Since it was founded in 1997, the Prague ensemble Collegium Marianum has focused on presenting the music of the seventeenth and eighteenth centuries, especially by composers who were born or active in central Europe. One of the few professional ensembles specializing in this field in the Czech Republic, Collegium Marianum not only gives musical performances, but regularly also stages scenic projects.
 
The ensemble works under the artistic leadership of the traverso player Jana Semerádová who also regularly appears as a soloist with some of the eminent European orchestras. Her active research together with her study of Baroque gesture, declamation and dance, has enabled Semerádová to broaden the profile of the Collegium Marianum ensemble and present multi-genre projects featuring Baroque dance and theater. Her unique, thematic programming has resulted in a number of modern-day premieres of historical music presented each year. The ensemble has collaborated with renowned European conductors, soloists, directors, and choreographers such as Andrew Parrott, Hana Blažíková, Damien Guillon, Peter Kooij, Sergio Azzolini, François Fernandez, Simona Houda-Šaturová, Benjamin Lazar, Jean-Denis Monory, and Gudrun Skamletz.
 
Collegium Marianum has received critical acclaim both at home and abroad. The ensemble has appeared extensively on the Czech Radio and TV as well as on the radio abroad.
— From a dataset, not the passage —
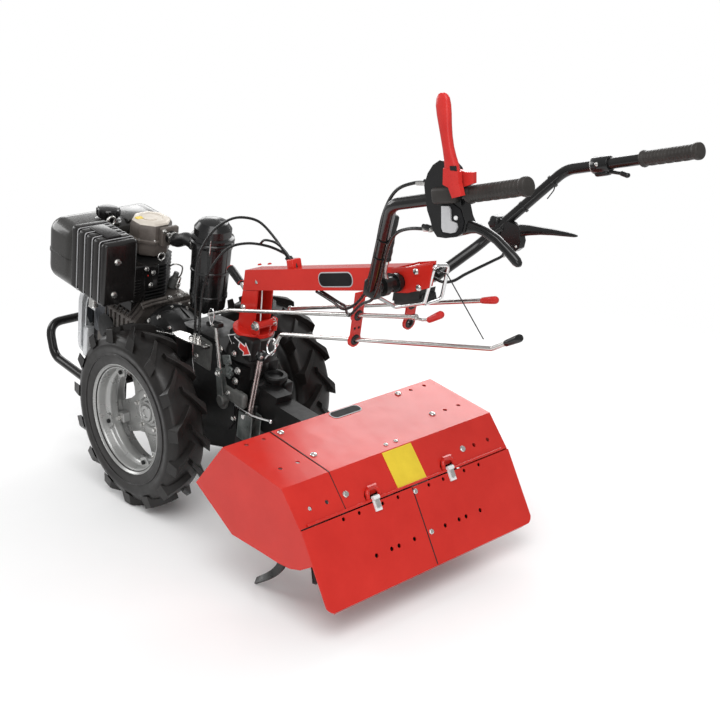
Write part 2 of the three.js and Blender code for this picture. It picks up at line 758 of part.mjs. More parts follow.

It regularly performs at music festivals and on prestigious stages both in the Czech Republic and elsewhere in Europe, including Tage Alter Musik Regensburg, Bachfest Leipzig, Potsdam Festspiele, Mitte Europa, Festival de Sablé, Bolzano Festival, Palau Música Barcelona, Pražské jaro, or Concentus Moraviae.
 
In 2008 the ensemble started a successful collaboration with the Supraphon label. Within the “Music from Eighteenth-Century Prague” series it has launched eight recordings with music by both well-known and lesser-known composers including J.D. Zelenka, F. Jiránek, J.J.I. Brentner and J.A. Sehling.